La situation colombienne reste toujours inextricable pour les États-Unis dont le « Plan Colombie » ne réussit ni à contrer le narco-trafic -prétexte officiel- ni à réduire le développement des guérillas des FARC, véritable objectif. Ce Plan n’a pu parvenir à associer le Venezuela, l’Équateur ou le Brésil, pays limitrophes et très réticents à s’engager.

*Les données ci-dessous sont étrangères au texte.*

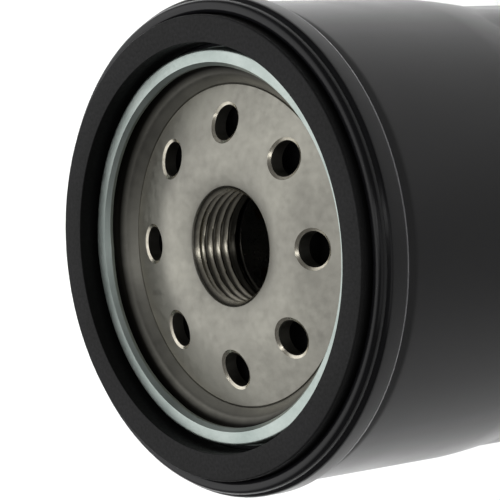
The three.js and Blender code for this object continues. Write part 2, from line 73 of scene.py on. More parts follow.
away = Vector((
    math.sin(camera_off_axis) * math.cos(camera_azimuth),
    math.sin(camera_off_axis) * math.sin(camera_azimuth),
    math.cos(camera_off_axis),
))
level_right = Vector((0, 1, 0)).cross(away).normalized()
level_up = away.cross(level_right)
view_right = level_right * math.cos(camera_roll) - level_up * math.sin(camera_roll)
view_up = level_up * math.cos(camera_roll) + level_right * math.sin(camera_roll)
camera_data = bpy.data.cameras.new("camera")
camera_data.sensor_width = sensor_width
camera_data.lens = lens_length
camera_data.clip_start = 0.01
camera = bpy.data.objects.new("camera", camera_data)
camera.matrix_world = Matrix.Translation(aim + away * camera_distance) @ Matrix(
    (view_right, view_up, away)).transposed().to_4x4()
bpy.context.scene.collection.objects.link(camera)
bpy.context.scene.camera = camera
bpy.context.scene.view_settings.view_transform = "Standard"


# ---- Floor and light ----
# A plain pale floor under a soft key from the far side, a backdrop light that keeps the floor beside
# the can white, a weak near-side fill and a strip overhead. The world is a dim studio with one large
# bright panel, opposite the camera, which is what the bare steel and the zinc mirror. The panel's
# rim and core are cosines of the angle from its middle.
def linear(colour):
    """An sRGB hex colour as linear RGBA: each channel is the sRGB curve turned back."""
    channels = [int(colour[i:i + 2], 16) / 255 for i in (1, 3, 5)]
    return [c / 12.92 if c <= 0.04045 else ((c + 0.055) / 1.055) ** 2.4 for c in channels] + [1.0]


def add_node(tree, kind, inputs=None, **settings):
    """A node with its settings, and each input given a value or joined to another node's output."""
    node = tree.nodes.new(kind)
    for name, value in settings.items():
        setattr(node, name, value)
    for name, value in (inputs or {}).items():
        if isinstance(value, bpy.types.NodeSocket):
            tree.links.new(value, node.inputs[name])
        else:
            node.inputs[name].default_value = value
    return node


def new_material(name):
    """An empty material and its node tree."""
    material = bpy.data.materials.new(name)
    material.use_nodes = True
    material.node_tree.nodes.clear()
    return material, material.node_tree


def finish_material(tree, surface):
    """Joins the surface shader to the material's output."""
    add_node(tree, "ShaderNodeOutputMaterial", {"Surface": surface.outputs[0]})


floor_half = 2.5
floor_mesh = bpy.data.meshes.new("studio_floor")
floor_mesh.from_pydata(
    [(-floor_half, -floor_half, 0), (floor_half, -floor_half, 0),
     (floor_half, floor_half, 0), (-floor_half, floor_half, 0)], [], [(0, 1, 2, 3)])
floor = bpy.data.objects.new("studio_floor", floor_mesh)
bpy.context.scene.collection.objects.link(floor)
floor_paper, tree = new_material("white_paper_sweep")
finish_material(tree, add_node(tree, "ShaderNodeBsdfPrincipled", {
    "Base Color": linear("#f4f4f4"), "Roughness": 0.9, "Specular IOR Level": 0.2}))
floor_mesh.materials.append(floor_paper)


def soft_light(name, place, target, width, height, power):
    """A rectangular area light at place, turned to face target."""
    data = bpy.data.lights.new(name, "AREA")
    data.shape = "RECTANGLE"
    data.size = width
    data.size_y = height
    data.energy = power
    lamp = bpy.data.objects.new(name, data)
    lamp.location = place
    lamp.rotation_euler = (Vector(target) - Vector(place)).to_track_quat("-Z", "Y").to_euler()
    bpy.context.scene.collection.objects.link(lamp)
    return lamp


middle = (0, 0, gasket_face / 2)
key = soft_light("key", (-0.85, 0.15, 0.5), middle, width=0.5, height=0.4, power=6)
backdrop = soft_light("backdrop", (-0.2, 0, 0.75), (-0.11, 0, 0), width=0.12, height=0.12, power=0.25)
backdrop.data.spread = math.radians(50)
key.visible_glossy = backdrop.visible_glossy = False
soft_light("fill", (0.8, -0.2, 0.45), middle, width=0.7, height=0.7, power=0.6)
soft_light("overhead", (0.35, 0.05, 1.0), (0, 0, gasket_face), width=0.1, height=0.6, power=0.5)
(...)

Le tournant politique brutal pris aux États-Unis avec l’équipe Bush a tendu les relations avec l’Amérique latine. Cuba est devenu un objectif central à déstabiliser. Le gouverneur de Floride, frère du Président, et dont l’État constitue la base arrière des anticastristes, s’y emploie avec énergie. Avec ses moyens, Cuba qui a déjà absorbé le choc de l’effondrement soviétique sans remettre en cause ses options, fait de nouveau face à l’adversité et sait toujours mobiliser en sa faveur un fort courant de sympathie et de solidarité bien au-delà du continent et des seules forces révolutionnaires.